* **Directions**: Give back, unchanged, the line with "over each other", the line with "if empty is", and every line between them, and no other line.

* **The records**:

[START]

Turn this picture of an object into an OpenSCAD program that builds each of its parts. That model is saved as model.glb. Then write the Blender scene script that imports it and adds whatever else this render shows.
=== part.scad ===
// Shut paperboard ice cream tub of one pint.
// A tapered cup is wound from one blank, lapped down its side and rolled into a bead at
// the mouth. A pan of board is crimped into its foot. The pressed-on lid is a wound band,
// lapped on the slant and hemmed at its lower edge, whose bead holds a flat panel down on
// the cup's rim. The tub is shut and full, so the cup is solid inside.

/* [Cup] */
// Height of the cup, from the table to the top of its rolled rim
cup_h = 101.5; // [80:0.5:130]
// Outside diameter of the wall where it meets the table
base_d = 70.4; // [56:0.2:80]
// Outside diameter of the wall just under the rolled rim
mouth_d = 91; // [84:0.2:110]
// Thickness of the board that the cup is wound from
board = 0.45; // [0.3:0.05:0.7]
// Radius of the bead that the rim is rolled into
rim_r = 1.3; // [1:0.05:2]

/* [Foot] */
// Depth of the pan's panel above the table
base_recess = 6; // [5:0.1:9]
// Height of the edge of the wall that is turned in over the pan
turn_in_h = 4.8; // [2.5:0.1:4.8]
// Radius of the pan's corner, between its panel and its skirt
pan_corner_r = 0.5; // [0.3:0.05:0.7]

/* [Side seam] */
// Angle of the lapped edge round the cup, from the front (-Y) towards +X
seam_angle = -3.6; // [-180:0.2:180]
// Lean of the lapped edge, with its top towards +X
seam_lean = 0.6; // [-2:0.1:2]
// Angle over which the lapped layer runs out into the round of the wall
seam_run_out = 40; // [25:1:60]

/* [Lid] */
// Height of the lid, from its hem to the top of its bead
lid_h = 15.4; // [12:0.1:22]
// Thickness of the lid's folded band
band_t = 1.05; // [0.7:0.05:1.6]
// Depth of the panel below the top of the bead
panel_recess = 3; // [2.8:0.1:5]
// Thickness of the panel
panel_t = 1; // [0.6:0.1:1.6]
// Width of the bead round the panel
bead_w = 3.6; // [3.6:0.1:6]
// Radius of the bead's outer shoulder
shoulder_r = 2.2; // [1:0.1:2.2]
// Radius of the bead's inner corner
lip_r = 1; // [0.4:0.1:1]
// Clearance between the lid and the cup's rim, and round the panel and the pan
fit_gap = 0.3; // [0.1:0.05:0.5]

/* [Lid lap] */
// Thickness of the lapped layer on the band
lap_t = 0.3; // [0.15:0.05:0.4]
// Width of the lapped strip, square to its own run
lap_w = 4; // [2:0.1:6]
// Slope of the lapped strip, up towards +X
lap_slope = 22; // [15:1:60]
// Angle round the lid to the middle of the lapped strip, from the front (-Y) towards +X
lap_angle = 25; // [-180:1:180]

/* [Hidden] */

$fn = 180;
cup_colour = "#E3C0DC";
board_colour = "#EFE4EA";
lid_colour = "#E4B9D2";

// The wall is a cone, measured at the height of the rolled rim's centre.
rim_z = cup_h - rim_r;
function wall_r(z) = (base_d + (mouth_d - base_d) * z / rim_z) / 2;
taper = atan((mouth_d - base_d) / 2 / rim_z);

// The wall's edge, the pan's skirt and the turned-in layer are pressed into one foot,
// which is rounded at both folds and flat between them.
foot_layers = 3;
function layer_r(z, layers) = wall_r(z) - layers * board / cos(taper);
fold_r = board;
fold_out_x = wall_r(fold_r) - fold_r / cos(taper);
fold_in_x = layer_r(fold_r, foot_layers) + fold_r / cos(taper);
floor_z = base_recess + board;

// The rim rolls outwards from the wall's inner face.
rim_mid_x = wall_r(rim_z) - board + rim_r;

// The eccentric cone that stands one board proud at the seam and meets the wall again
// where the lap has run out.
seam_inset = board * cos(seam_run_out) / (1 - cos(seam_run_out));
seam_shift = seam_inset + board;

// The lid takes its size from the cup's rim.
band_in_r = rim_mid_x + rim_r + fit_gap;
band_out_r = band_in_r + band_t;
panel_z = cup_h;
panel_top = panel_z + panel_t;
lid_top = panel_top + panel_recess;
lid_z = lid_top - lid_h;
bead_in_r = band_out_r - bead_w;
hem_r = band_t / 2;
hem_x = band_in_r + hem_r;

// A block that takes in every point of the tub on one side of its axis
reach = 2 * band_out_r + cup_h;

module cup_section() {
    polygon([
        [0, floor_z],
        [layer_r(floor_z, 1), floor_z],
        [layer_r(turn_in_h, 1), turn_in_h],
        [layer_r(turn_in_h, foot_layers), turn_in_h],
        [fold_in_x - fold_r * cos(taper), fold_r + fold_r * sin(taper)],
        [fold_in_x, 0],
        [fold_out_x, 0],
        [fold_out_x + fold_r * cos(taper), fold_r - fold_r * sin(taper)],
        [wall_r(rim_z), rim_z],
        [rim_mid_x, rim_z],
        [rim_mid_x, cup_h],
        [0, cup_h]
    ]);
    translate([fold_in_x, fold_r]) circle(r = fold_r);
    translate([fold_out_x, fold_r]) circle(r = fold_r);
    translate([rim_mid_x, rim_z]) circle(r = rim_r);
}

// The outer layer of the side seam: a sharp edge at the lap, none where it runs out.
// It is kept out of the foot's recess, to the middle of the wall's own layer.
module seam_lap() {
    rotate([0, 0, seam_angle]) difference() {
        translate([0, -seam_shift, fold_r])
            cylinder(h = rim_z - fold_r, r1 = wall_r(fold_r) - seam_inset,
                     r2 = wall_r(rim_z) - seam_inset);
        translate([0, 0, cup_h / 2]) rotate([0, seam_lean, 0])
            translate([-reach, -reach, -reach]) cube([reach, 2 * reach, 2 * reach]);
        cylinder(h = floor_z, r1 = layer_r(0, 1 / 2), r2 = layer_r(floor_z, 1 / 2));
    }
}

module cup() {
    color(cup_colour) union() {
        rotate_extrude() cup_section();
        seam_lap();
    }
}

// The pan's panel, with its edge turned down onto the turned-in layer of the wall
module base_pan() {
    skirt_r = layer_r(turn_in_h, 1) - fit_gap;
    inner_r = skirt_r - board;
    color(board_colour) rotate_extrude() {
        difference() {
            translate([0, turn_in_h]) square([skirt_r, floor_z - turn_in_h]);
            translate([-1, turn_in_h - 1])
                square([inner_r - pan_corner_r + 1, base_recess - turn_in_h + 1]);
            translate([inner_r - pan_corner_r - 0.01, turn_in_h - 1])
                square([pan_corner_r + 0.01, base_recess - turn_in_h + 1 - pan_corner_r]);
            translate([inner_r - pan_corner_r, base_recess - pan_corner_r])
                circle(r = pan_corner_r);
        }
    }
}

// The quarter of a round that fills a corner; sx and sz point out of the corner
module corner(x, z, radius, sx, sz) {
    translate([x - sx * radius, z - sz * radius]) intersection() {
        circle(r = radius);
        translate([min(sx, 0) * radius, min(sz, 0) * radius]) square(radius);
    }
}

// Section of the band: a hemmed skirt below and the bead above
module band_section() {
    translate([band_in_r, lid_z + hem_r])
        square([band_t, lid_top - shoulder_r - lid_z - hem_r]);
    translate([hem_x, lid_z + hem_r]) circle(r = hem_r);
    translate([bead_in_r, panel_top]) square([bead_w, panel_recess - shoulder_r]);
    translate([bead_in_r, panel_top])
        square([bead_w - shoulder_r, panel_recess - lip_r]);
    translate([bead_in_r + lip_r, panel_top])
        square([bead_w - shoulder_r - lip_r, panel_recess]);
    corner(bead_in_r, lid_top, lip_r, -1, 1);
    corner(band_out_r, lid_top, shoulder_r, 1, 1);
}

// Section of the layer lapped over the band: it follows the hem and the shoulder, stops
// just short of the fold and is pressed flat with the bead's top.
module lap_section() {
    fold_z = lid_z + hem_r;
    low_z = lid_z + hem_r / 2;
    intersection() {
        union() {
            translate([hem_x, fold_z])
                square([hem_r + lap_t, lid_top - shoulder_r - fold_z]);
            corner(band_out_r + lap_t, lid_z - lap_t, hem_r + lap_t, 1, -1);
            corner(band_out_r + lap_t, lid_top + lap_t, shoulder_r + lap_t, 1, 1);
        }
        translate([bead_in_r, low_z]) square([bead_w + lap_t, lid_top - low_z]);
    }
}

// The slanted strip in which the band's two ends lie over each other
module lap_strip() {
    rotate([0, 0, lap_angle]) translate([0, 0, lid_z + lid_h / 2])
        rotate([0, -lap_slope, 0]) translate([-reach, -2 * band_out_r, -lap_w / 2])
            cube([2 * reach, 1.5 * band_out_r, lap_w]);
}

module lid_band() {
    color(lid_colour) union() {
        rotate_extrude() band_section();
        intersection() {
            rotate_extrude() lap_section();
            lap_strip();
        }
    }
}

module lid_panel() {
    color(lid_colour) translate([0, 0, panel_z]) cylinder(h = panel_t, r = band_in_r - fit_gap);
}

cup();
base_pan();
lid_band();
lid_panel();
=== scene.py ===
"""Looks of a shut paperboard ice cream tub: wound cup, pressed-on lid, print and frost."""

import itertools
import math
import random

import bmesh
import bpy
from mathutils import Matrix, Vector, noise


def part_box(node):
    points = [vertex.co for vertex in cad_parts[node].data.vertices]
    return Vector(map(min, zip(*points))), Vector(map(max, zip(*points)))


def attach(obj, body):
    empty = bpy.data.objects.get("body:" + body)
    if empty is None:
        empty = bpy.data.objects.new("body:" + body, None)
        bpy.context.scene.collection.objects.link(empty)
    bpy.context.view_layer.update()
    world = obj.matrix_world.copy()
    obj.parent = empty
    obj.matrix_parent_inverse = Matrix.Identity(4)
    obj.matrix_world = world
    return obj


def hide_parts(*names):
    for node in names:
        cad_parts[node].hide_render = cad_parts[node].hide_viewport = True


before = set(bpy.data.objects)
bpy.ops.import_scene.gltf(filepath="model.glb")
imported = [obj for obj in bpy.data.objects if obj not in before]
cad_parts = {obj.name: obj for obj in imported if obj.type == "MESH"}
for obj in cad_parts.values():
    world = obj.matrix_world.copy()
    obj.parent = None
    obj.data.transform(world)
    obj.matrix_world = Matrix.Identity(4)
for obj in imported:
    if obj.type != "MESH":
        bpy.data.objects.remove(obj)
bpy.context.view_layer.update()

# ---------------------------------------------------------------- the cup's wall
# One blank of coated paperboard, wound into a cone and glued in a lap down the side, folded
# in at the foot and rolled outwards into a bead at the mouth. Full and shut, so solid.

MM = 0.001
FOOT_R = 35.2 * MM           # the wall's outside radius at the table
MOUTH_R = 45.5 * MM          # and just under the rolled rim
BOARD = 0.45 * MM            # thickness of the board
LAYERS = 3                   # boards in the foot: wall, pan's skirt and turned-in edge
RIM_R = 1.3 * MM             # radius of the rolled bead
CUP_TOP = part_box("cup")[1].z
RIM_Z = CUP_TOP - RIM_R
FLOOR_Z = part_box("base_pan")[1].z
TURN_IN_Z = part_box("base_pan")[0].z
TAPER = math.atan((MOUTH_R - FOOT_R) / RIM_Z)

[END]
[START]

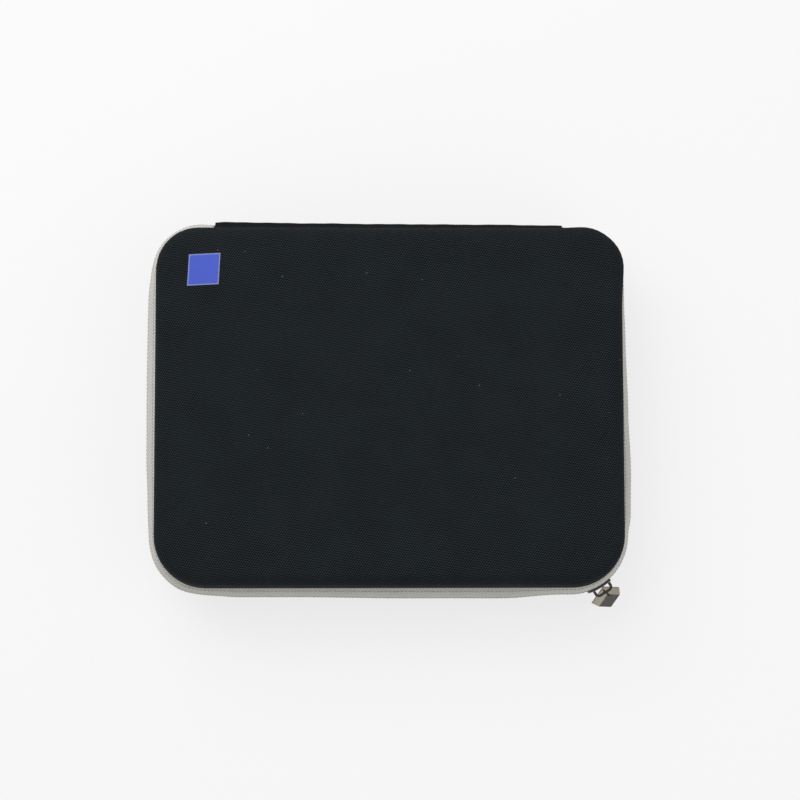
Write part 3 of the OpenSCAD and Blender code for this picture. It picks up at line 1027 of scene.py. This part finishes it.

[END]

* **Final result**:
// The slanted strip in which the band's two ends lie over each other
module lap_strip() {
    rotate([0, 0, lap_angle]) translate([0, 0, lid_z + lid_h / 2])
        rotate([0, -lap_slope, 0]) translate([-reach, -2 * band_out_r, -lap_w / 2])
            cube([2 * reach, 1.5 * band_out_r, lap_w]);
}

module lid_band() {
    color(lid_colour) union() {
        rotate_extrude() band_section();
        intersection() {
            rotate_extrude() lap_section();
            lap_strip();
        }
    }
}

module lid_panel() {
    color(lid_colour) translate([0, 0, panel_z]) cylinder(h = panel_t, r = band_in_r - fit_gap);
}

cup();
base_pan();
lid_band();
lid_panel();
=== scene.py ===
"""Looks of a shut paperboard ice cream tub: wound cup, pressed-on lid, print and frost."""

import itertools
import math
import random

import bmesh
import bpy
from mathutils import Matrix, Vector, noise


def part_box(node):
    points = [vertex.co for vertex in cad_parts[node].data.vertices]
    return Vector(map(min, zip(*points))), Vector(map(max, zip(*points)))


def attach(obj, body):
    empty = bpy.data.objects.get("body:" + body)
    if empty is None:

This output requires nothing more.